Tombstones & Delete Semantics

  • Deletes allocate a tombstone version: previous item version +1; if absent, from per-process monotonic counter.
  • Tombstones prevent lower/equal remote versions from resurrecting data.
  • Merkle diff treats tombstone version as authoritative; remote absence vs local presence triggers inferred tombstone if newer local key missing remote counterpart.
  • TTL + periodic sweep optionally compacts old tombstones; risk: if compaction happens before a previously partitioned replica resurfaces, a now-missing delete intent could allow stale resurrection (acceptable in experimental scope, documented for future durable design).

Hinted Handoff

  • Enqueue when a replica write fails with backend-not-found.
  • Per-node FIFO queue capped by WithDistHintMaxPerNode; global caps via WithDistHintMaxTotal & WithDistHintMaxBytes (approximate serialized size heuristic).
  • Replay loop attempts delivery; outcomes increment replay, expired, dropped, or global dropped metrics.
  • Test-only helpers gated behind //go:build test tag allow forced replay & queue inspection.

Anti-Entropy (Merkle)

  • Tree built over key+version (tombstones included) chunked by WithDistMerkleChunkSize.
  • Diff identifies differing leaf indexes; missing remote-only keys enumerated via in-process introspection or /internal/keys fallback (capped by WithDistListKeysCap).
  • Remote fetch & adoption updates local versions; missing local items with remote deletion inferred produce local tombstones.
  • Future: incremental scheduling (adaptive intervals based on recent diffs), deletion reconciliation matrix tests, rolling hash fast-path.

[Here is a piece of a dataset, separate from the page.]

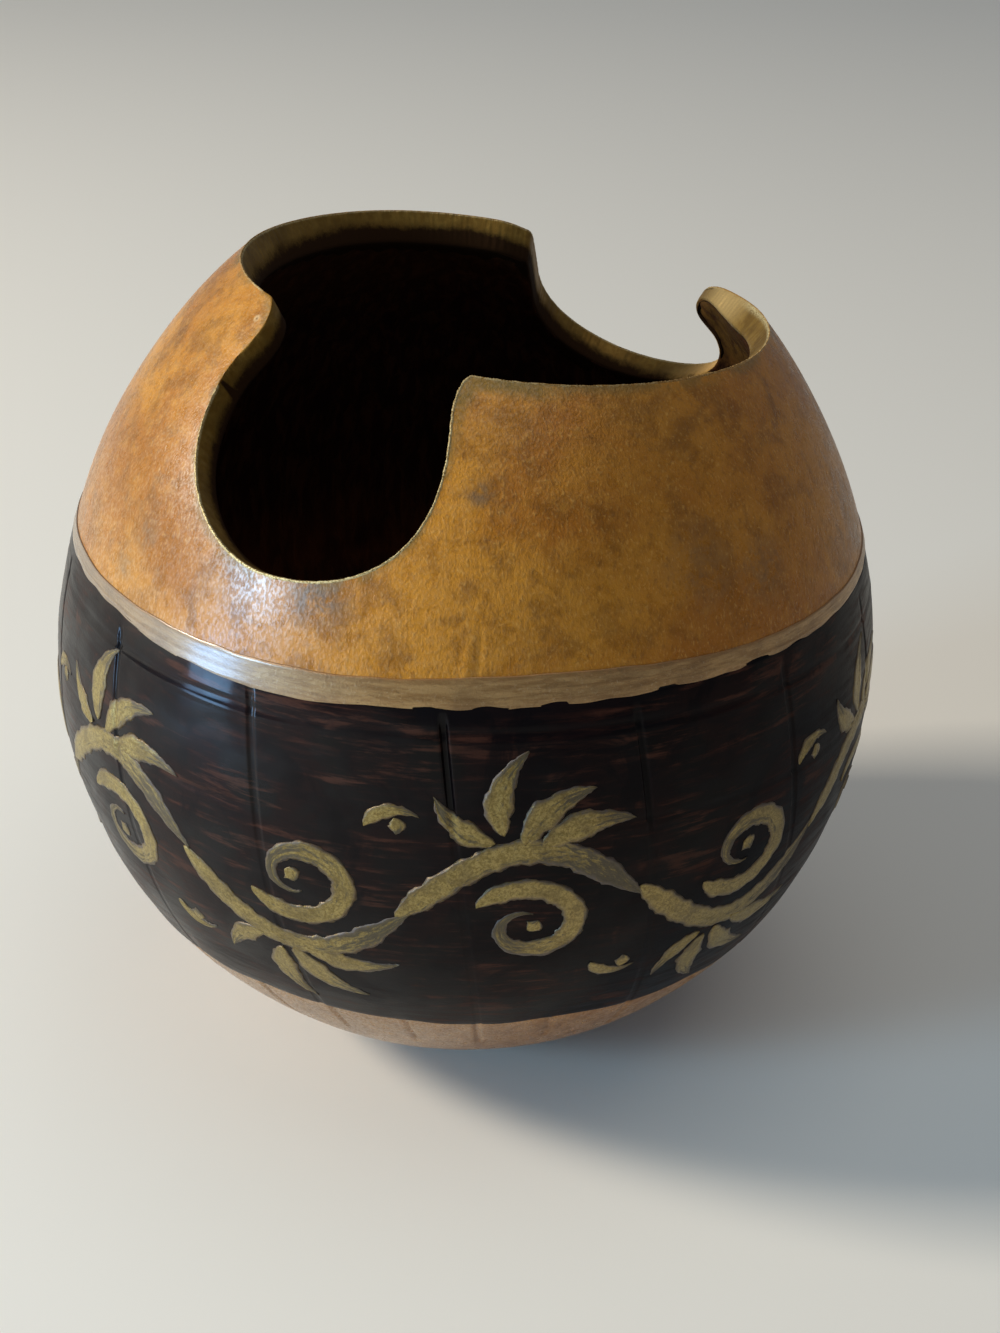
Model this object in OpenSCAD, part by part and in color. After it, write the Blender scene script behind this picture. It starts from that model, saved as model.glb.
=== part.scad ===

Failure Detection & Membership

  • Heartbeat loop probes peers (optionally sampling via WithDistHeartbeatSample).
  • Timeouts mark nodes suspect, then dead; dead nodes pruned from membership map (ring rebuild via membership internals).
  • Gossip loop periodically exchanges snapshots with one random peer (in-process transport only) to spread membership state.
  • Lacks: full SWIM-style dissemination, incarnation conflict resolution rules, indirect probes, suspicion suppression.

Latency Histograms

  • Internal fixed-width ns buckets (implementation detail subject to change) per operation: get, set, remove.
  • Snapshot via LatencyHistograms() returns a Go map of bucket counts (map[string][]uint64).
  • Not yet exposed via external metrics exporter / OpenTelemetry.

Limitations Summary

  • Single process simulation (even HTTP transport resolves in-process in current tests).
  • No persistent storage or WAL.
  • No network partitions / latency injection (future chaos tooling).
  • No tracing spans for distributed operations.
  • Security (TLS/mTLS, auth) absent.
  • Compression unsupported.
  • Migration & repair actions are fire-and-forget (no retry backoff queues).
  • Migration retry queue absent.

Near-Term Roadmap Deltas

  1. Migration retry queue + success/failure counters.
  2. Incremental / adaptive Merkle scheduling (skip if repeated clean cycles).
  3. Tracing spans (OpenTelemetry) for Set/Get/Repair/Merkle/Rebalance/HintReplay.
  4. Enhanced failure detector (indirect probes, exponential backoff, state gossip).
  5. Client SDK (direct owner routing; bypass proxy hop).
  6. Chaos hooks (latency, drop %, partition segments) for test harness.

Design Trade-offs

  • Simplicity over perfect consistency: lamport + origin tie-break avoids vector clock overhead while enabling deterministic resolution.
  • Tombstone monotonic counter (per process) defers cross-node version negotiations until more advanced clocks are introduced.
  • Full-shard scans for rebalance are acceptable for moderate key counts; complexity postponed until ownership change frequency justified.
  • Fire-and-forget migrations & repairs minimize tail latency but lack durability; acceptable while experimenting with correctness semantics.

Contributing Guidance

When extending DistMemory:

  • Favor introducing metrics before complex logic (observability first).
  • Keep value-copy semantics for iteration snapshots to avoid pointer races.
  • Guard new shared maps with RWMutex (pattern used for originalPrimary).
  • Maintain test-only helpers behind build tags.
  • Update distributed.md, ROADMAP.md, and README progress tables within the same PR.

DistMemory is intentionally experimental; treat its interfaces as unstable until promoted out of the feature branch.